DART is built and managed by scientists from The Johns Hopkins Applied Physics Laboratory. NASA just approved the preliminary design phase on June 23, 2017.

NASA would like to use DART to examine how it will deflect the intermediate-sized asteroids such as the Didymos B. Once it targeted the body, DART will zero in and hit Didymos B. Meanwhile, ESA's Asteroid Impact Mission (AIM), which serves as an observation platform, will orbit Didymos A and will record the impact that will be observed from Earth.

The researchers will gauge how much DART could alter the orbit of Didymos B. With this, they could evaluate the effectiveness of kinetic impact and how to enhance it. DART's impact velocity may not that much. On the other hand, a slight impact from DART could shift the asteroid's path that could prevent collision with the planet. The test is slated in 2024, according to Phys.org.
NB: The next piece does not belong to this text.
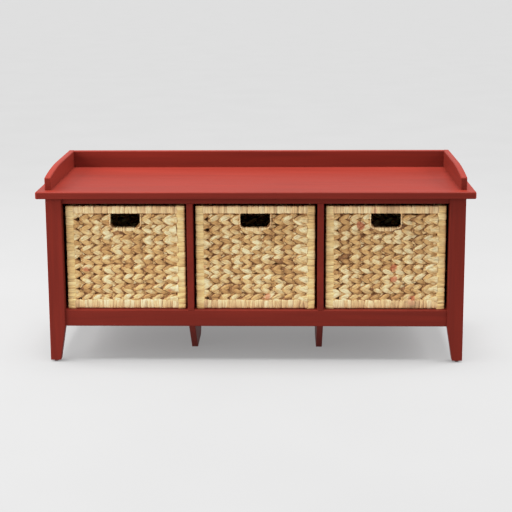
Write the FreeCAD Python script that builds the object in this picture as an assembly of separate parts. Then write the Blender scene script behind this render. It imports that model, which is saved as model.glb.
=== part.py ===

Tom Statler, the program scientist for DART, said that a binary asteroid is the perfect natural laboratory for this test. He further said that the fact that Didymos B is in orbit around Didymos A makes it easier to see the results of the impact. This guarantees that the experiment does not change the orbit of the pair around the Sun.

Meanwhile, Andy Cheng of The Johns Hopkins Applied Physics Laboratory and the co-lead of DART investigation said that DART is a critical step in demonstrating they can protect the planet Earth from a future asteroid impact. He further said that with DART, they can show how to guard the planet Earth against an asteroid strike with a kinetic impactor by knocking the dangerous object into a different flight path that would not threaten the planet, as New Atlas noted.